No inverno, na minha infância, pregávamos os olhos no céu à noitinha e esperávamos de tudo: desde a geada até um disco voador. O frio muda nossa percepção do infinito. Quanto mais a temperatura cai, mais aumenta a imaginação porque ficamos recolhidos. Para aquecer o corpo, café. Para a alma, histórias do frio. Não gosto do inverno, mas tenho enredos com ele. Para quem nasceu no Norte do Paraná isso é inevitável.

Bebidas de inverno: cafezinho, chá-mate, quentão. Às vezes o pai, que era paulista, preparava o chimarrão, acompanhávamos o ritual de ferver a água e derramar aos poucos sobre a erva-mate dentro da cuia. A bomba era uma joia que enchia os gaúchos de orgulho e até os paulistas.

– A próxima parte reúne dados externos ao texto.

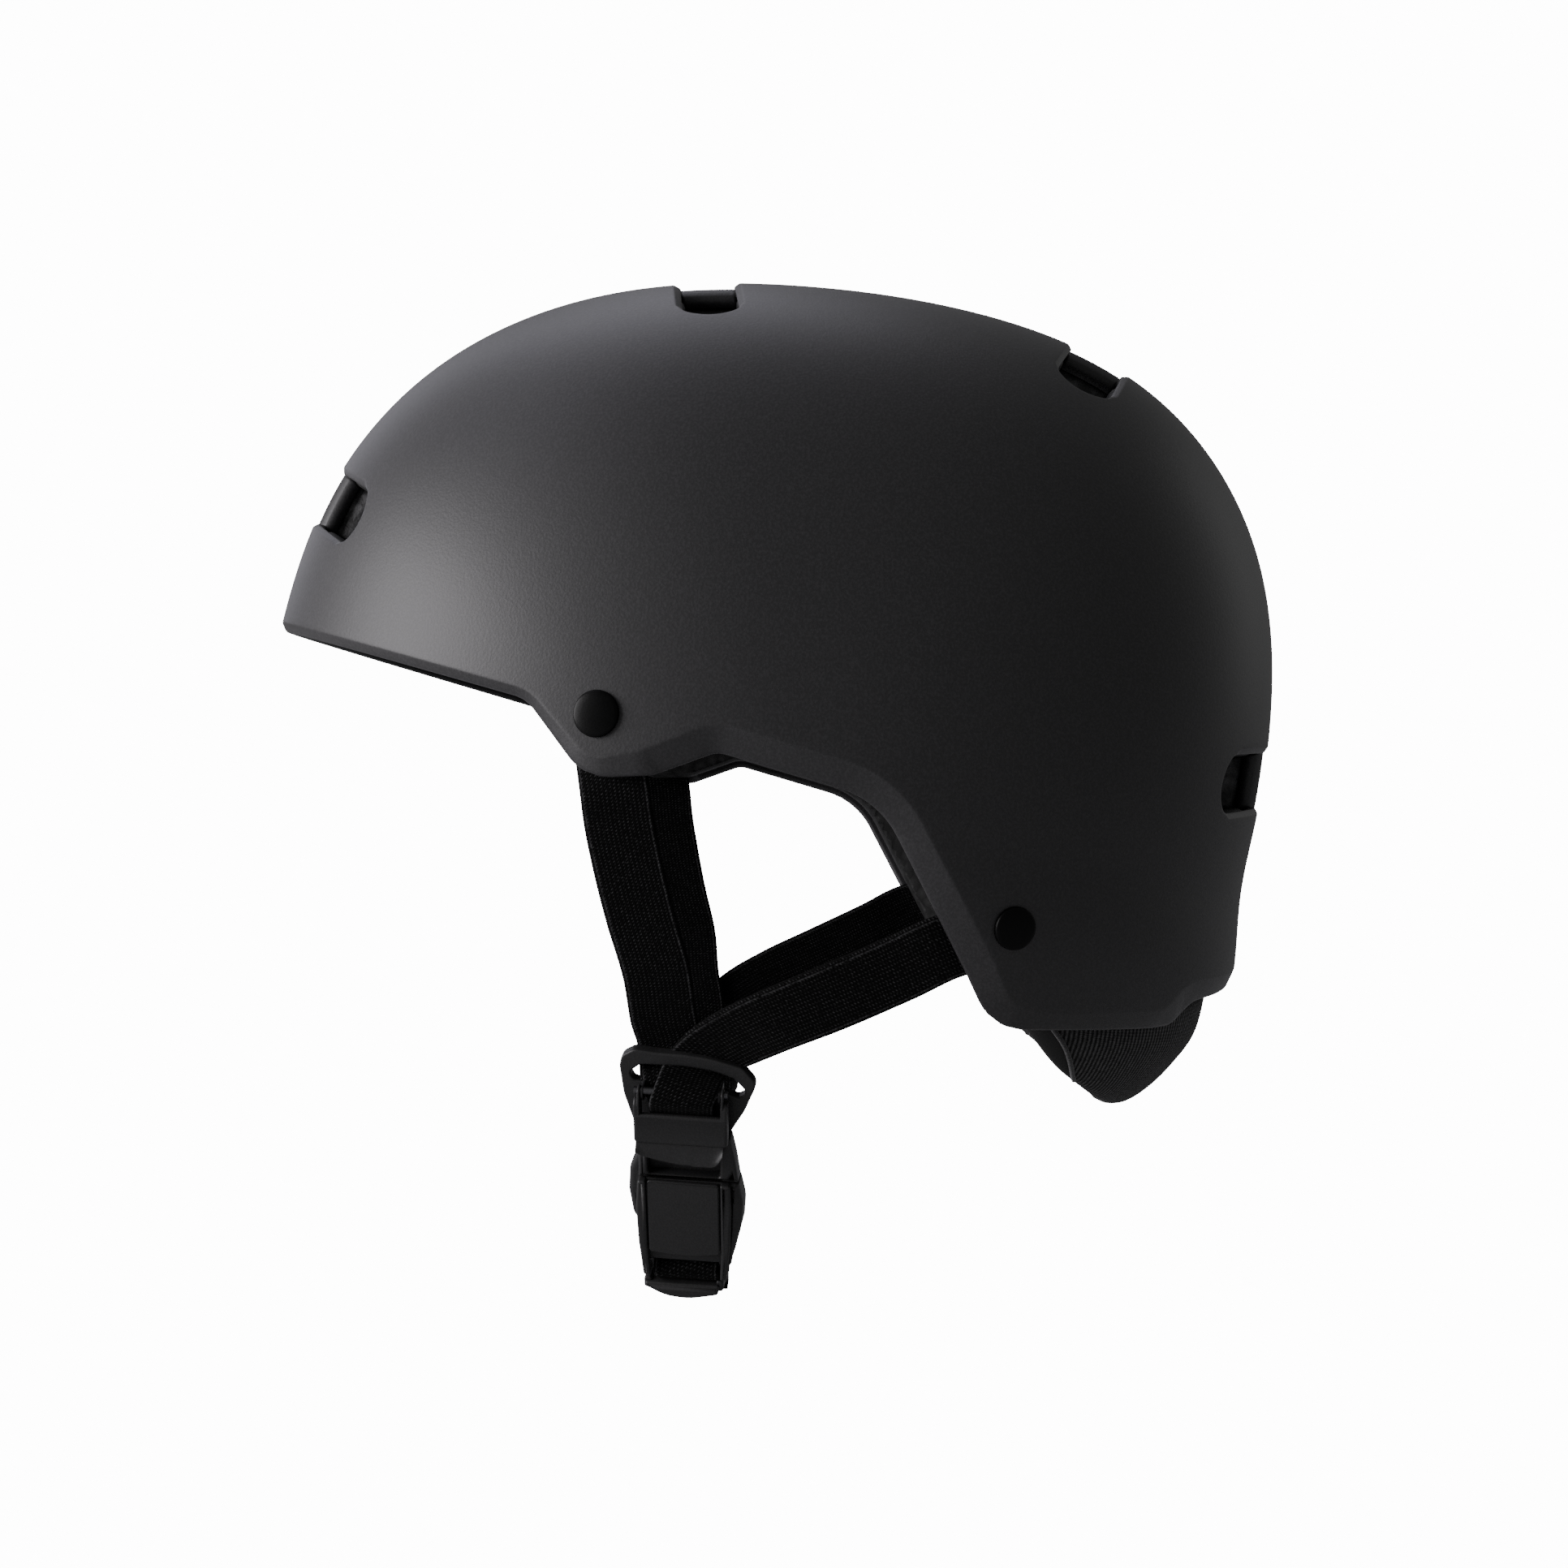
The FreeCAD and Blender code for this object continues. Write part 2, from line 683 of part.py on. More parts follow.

As noites duram mais no inverno, dizia minha mãe, entusiasmada com a madrugada de 23 para 24 de junho quando acontecia "a noite mais longa do ano", pelo solstício de inverno. Minha mãe adorava acompanhar o tempo, as estações do ano, as fases da lua, tinha sabedoria instintiva para saber quando iria chover, mesmo quando o dia amanhecia sem nuvens.

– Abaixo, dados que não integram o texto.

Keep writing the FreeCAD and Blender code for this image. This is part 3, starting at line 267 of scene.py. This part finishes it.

As noites de inverno eram aquelas em que olhávamos o céu com mais atenção, estrelado e limpo, um prenúncio de geada que seria a atração na manhã seguinte. Então chegava a hora de olhar os telhados com uma camada fina de gelo que ia derretendo conforme o sol esquentava. Mas isso também era indício de perdas nas lavouras o que entristecia o "espetáculo" dos dias frios, com agricultores desolados contando nas cidades o que havia acontecido nos sítios e nas fazendas. Na minha infância, o forte nas lavouras era o café, do qual conhecíamos o cheiro da torrefação de longe. Tinha ainda o IBC - Instituto Brasileiro do Café - que regulava a comercialização e estocava pilhas de café comprados pelo governo. Os armazéns do IBC eram catedrais de sacas e grãos.

Depois vieram as indústrias de café solúvel, a Cacique em Londrina, a Iguaçu em Cornélio Procópio, onde nasci. O cheiro estonteante do café industrializado era típico, com a produção seguindo até de madrugada. O cheiro adocicado do produto era o cheiro da mudança para a modernidade.

Na geada de 1975, uma data épica, os cafezais amanheceram queimados pela geadas de 18 de julho. Lá se vão 46 anos desde aquele dia em que o Paraná parou. No céu, aviões do governo vieram inspecionar as lavouras perdidas. As perdas não atingiram só os agricultores, foi sentida por toda a população, o Norte do Paraná nunca mais seria o mesmo. Da cafeicultura que demandava colonos, sobraram sítios e fazendas sem trabalhadores que migraram na marra para as cidades, tornando-se bóias-frias. Veio um período de pobreza urbana, acidentes graves matavam trabalhadores que iam e vinham nas carrocerias dos caminhões para colher algodão. O fim do ciclo da cafeicultura foi o início de uma separação incisiva entre campo e cidade.

Vieram o trigo e a soja prometendo novas farturas que cada vez menos pessoas aproveitaram. Ainda hoje, quando vejo um campo de soja em seu ciclo curto, lembro dos cafezais que cresciam nas mesmas terras. Em julho de 1975 fui ver de perto a lavoura de café queimada num sítio próximo a Londrina. Naquele dia, a ida para a zona rural não foi uma aventura, foi a constatação de que alguma coisa havia mudado definitivamente no Norte do Paraná, onde vi o café florescer e dar grãos durante décadas. Aquelas grandes plantações tinham a sedução de um balé, com homens e mulheres - com seus chapéus e peneiras - coreografando uma vida inteira que se foi com a grande geada.